Reproduce the listing below in its entirety. Change nothing.

* START ENTRIES SUPPLIED *

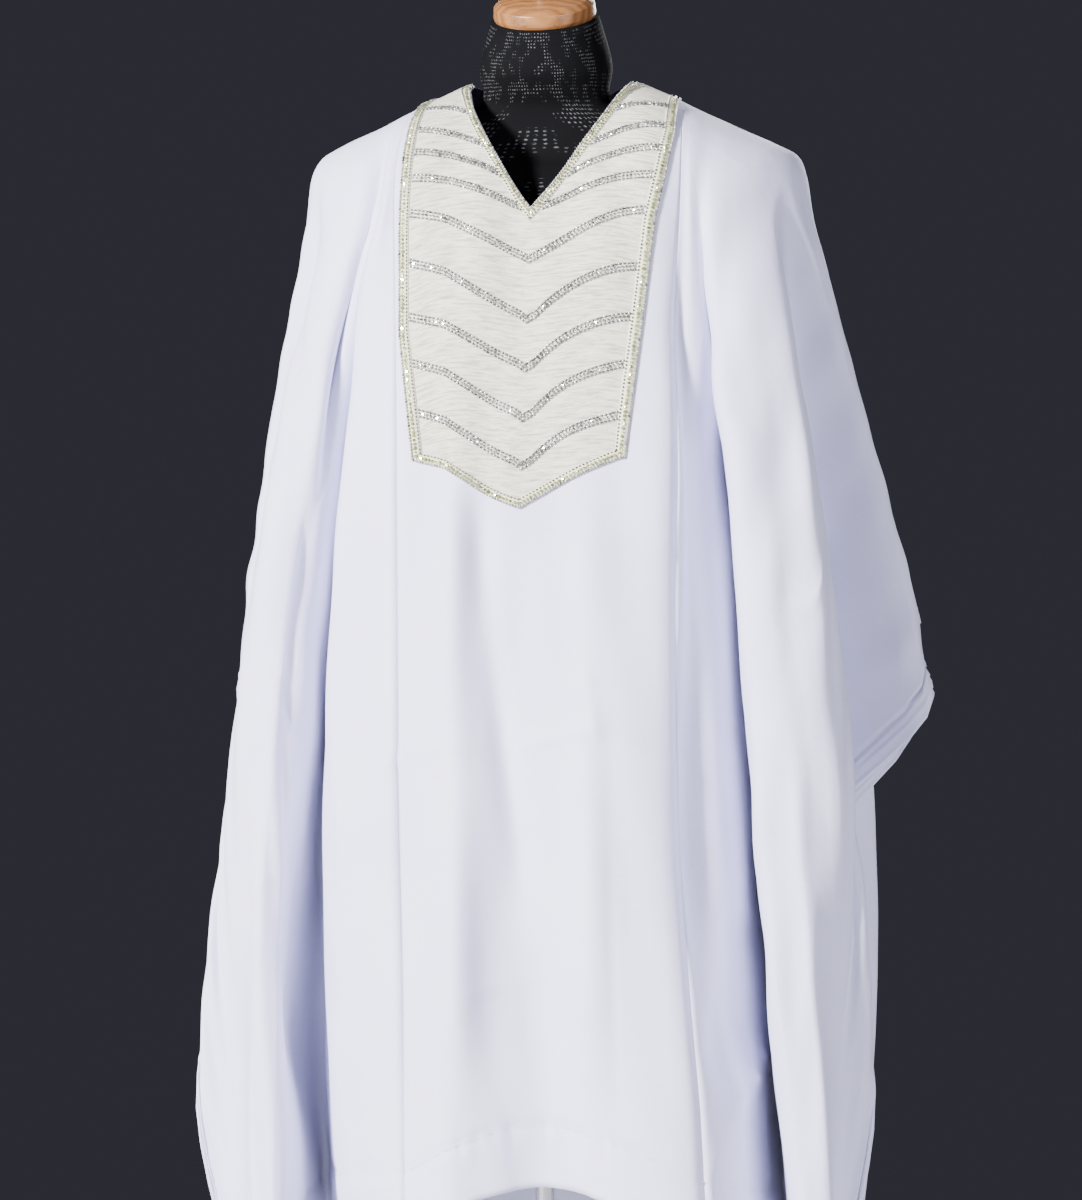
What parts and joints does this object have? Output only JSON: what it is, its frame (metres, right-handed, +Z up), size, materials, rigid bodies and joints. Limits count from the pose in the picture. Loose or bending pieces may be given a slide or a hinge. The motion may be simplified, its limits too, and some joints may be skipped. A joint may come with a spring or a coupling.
{
  "type": "grand boubou robe on a dress form",
  "caption": "Broad loose robe with a chevron-striped bib at its V neck, hanging in deep side folds over a limbless dress form on a pole stand.",
  "frame": {"origin": "centre of the base plate's underside, on the floor", "axes": "+Z up the pole, -Y out of the front of the robe, +X to a wearer's left, which is the right-hand side seen from the front"},
  "size_m": [0.7376, 0.4427, 1.6176],
  "materials": {
    "robe_cloth": "smooth matt white cotton blend with a soft sheen",
    "bib_cloth": "ivory cloth with a fine crinkle across it",
    "border_trim": "cream and pale green-gold beaded edging",
    "silver_braid": "twin rows of silver beads with clear stones between",
    "form_cover": "black jersey cover with sparse pale dots",
    "turned_wood": "turned light brown wood, satin varnish",
    "pole_steel": "brushed steel tube",
    "base_steel": "brushed steel plate"
  },
  "bodies": {
    "root": {"centre_panel": "robe_cloth", "left_panel": "robe_cloth", "right_panel": "robe_cloth", "bib": "bib_cloth", "neck_border": "border_trim", "bib_border": "border_trim", "braid_1_left": "silver_braid", "braid_1_right": "silver_braid", "braid_2_left": "silver_braid", "braid_2_right": "silver_braid", "braid_3_left": "silver_braid", "braid_3_right": "silver_braid", "braid_4_left": "silver_braid", "braid_4_right": "silver_braid", "braid_5": "silver_braid", "braid_6": "silver_braid", "braid_7": "silver_braid", "braid_8": "silver_braid", "braid_9": "silver_braid", "form_torso": "form_cover", "neck_cap": "turned_wood", "neck_knob": "turned_wood", "pole": "pole_steel", "base_plate": "base_steel"}
  },
  "joints": []
}
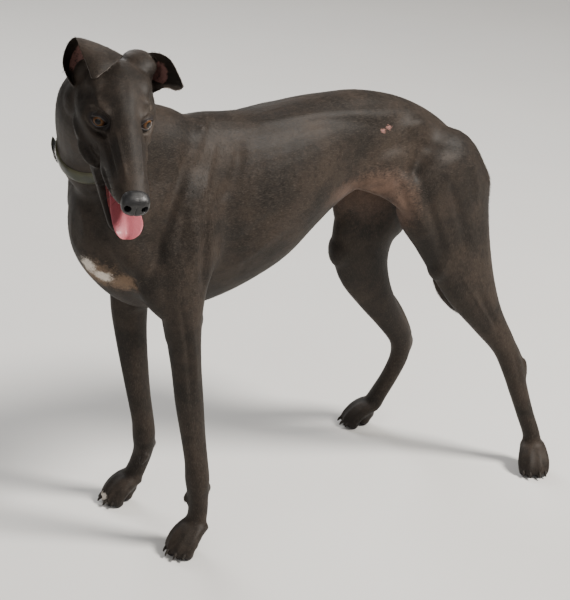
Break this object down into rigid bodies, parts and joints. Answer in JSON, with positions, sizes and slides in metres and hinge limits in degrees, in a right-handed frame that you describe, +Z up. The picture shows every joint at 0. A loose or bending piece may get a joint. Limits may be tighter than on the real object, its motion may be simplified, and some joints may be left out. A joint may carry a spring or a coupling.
{
  "type": "greyhound",
  "caption": "Life-size standing greyhound with a short dark coat, head turned to its left, mouth open with the tongue showing, wearing a plain collar.",
  "frame": {"origin": "centre of the object's footprint box, on the floor the paws stand on", "axes": "the dog faces -X, its left side is -Y, +Z is up"},
  "size_m": [1.0036, 0.516, 0.9002],
  "materials": {
    "coat": "short smooth fur, dark grey brown",
    "eye": "wet, amber brown",
    "nose_skin": "moist pebbled skin",
    "tongue_flesh": "moist flesh",
    "collar_web": "dark, slightly worn",
    "collar_metal": "polished"
  },
  "bodies": {
    "root": {"torso": "coat", "neck": "coat", "tail": "coat", "head": "coat", "jaw": "coat", "leg_front_left": "coat", "leg_front_right": "coat", "leg_hind_left": "coat", "leg_hind_right": "coat", "ear_left": "coat", "ear_right": "coat", "eye_left": "eye", "eye_right": "eye", "nose": "nose_skin", "tongue": "tongue_flesh", "collar_strap": "collar_web", "collar_buckle": "collar_metal", "collar_ring": "collar_metal"}
  },
  "joints": []
}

* END ENTRIES SUPPLIED *

**SOLUTION BELOW**
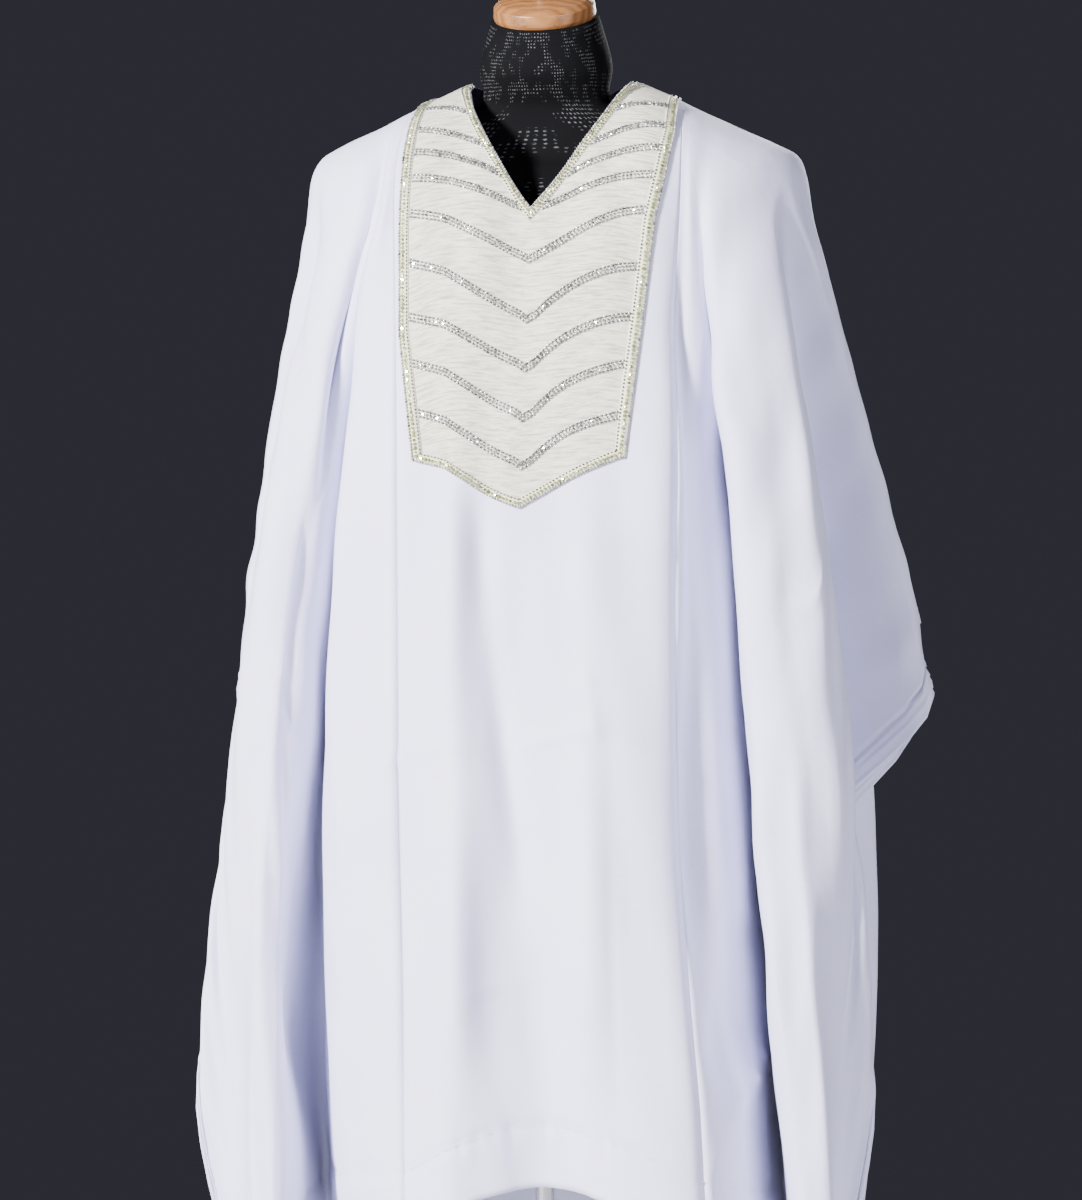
What parts and joints does this object have? Output only JSON: what it is, its frame (metres, right-handed, +Z up), size, materials, rigid bodies and joints. Limits count from the pose in the picture. Loose or bending pieces may be given a slide or a hinge. The motion may be simplified, its limits too, and some joints may be skipped. A joint may come with a spring or a coupling.
{
  "type": "grand boubou robe on a dress form",
  "caption": "Broad loose robe with a chevron-striped bib at its V neck, hanging in deep side folds over a limbless dress form on a pole stand.",
  "frame": {"origin": "centre of the base plate's underside, on the floor", "axes": "+Z up the pole, -Y out of the front of the robe, +X to a wearer's left, which is the right-hand side seen from the front"},
  "size_m": [0.7376, 0.4427, 1.6176],
  "materials": {
    "robe_cloth": "smooth matt white cotton blend with a soft sheen",
    "bib_cloth": "ivory cloth with a fine crinkle across it",
    "border_trim": "cream and pale green-gold beaded edging",
    "silver_braid": "twin rows of silver beads with clear stones between",
    "form_cover": "black jersey cover with sparse pale dots",
    "turned_wood": "turned light brown wood, satin varnish",
    "pole_steel": "brushed steel tube",
    "base_steel": "brushed steel plate"
  },
  "bodies": {
    "root": {"centre_panel": "robe_cloth", "left_panel": "robe_cloth", "right_panel": "robe_cloth", "bib": "bib_cloth", "neck_border": "border_trim", "bib_border": "border_trim", "braid_1_left": "silver_braid", "braid_1_right": "silver_braid", "braid_2_left": "silver_braid", "braid_2_right": "silver_braid", "braid_3_left": "silver_braid", "braid_3_right": "silver_braid", "braid_4_left": "silver_braid", "braid_4_right": "silver_braid", "braid_5": "silver_braid", "braid_6": "silver_braid", "braid_7": "silver_braid", "braid_8": "silver_braid", "braid_9": "silver_braid", "form_torso": "form_cover", "neck_cap": "turned_wood", "neck_knob": "turned_wood", "pole": "pole_steel", "base_plate": "base_steel"}
  },
  "joints": []
}
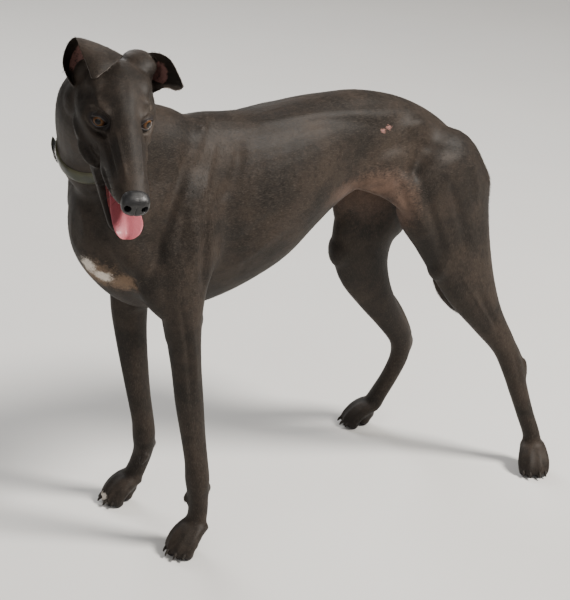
Break this object down into rigid bodies, parts and joints. Answer in JSON, with positions, sizes and slides in metres and hinge limits in degrees, in a right-handed frame that you describe, +Z up. The picture shows every joint at 0. A loose or bending piece may get a joint. Limits may be tighter than on the real object, its motion may be simplified, and some joints may be left out. A joint may carry a spring or a coupling.
{
  "type": "greyhound",
  "caption": "Life-size standing greyhound with a short dark coat, head turned to its left, mouth open with the tongue showing, wearing a plain collar.",
  "frame": {"origin": "centre of the object's footprint box, on the floor the paws stand on", "axes": "the dog faces -X, its left side is -Y, +Z is up"},
  "size_m": [1.0036, 0.516, 0.9002],
  "materials": {
    "coat": "short smooth fur, dark grey brown",
    "eye": "wet, amber brown",
    "nose_skin": "moist pebbled skin",
    "tongue_flesh": "moist flesh",
    "collar_web": "dark, slightly worn",
    "collar_metal": "polished"
  },
  "bodies": {
    "root": {"torso": "coat", "neck": "coat", "tail": "coat", "head": "coat", "jaw": "coat", "leg_front_left": "coat", "leg_front_right": "coat", "leg_hind_left": "coat", "leg_hind_right": "coat", "ear_left": "coat", "ear_right": "coat", "eye_left": "eye", "eye_right": "eye", "nose": "nose_skin", "tongue": "tongue_flesh", "collar_strap": "collar_web", "collar_buckle": "collar_metal", "collar_ring": "collar_metal"}
  },
  "joints": []
}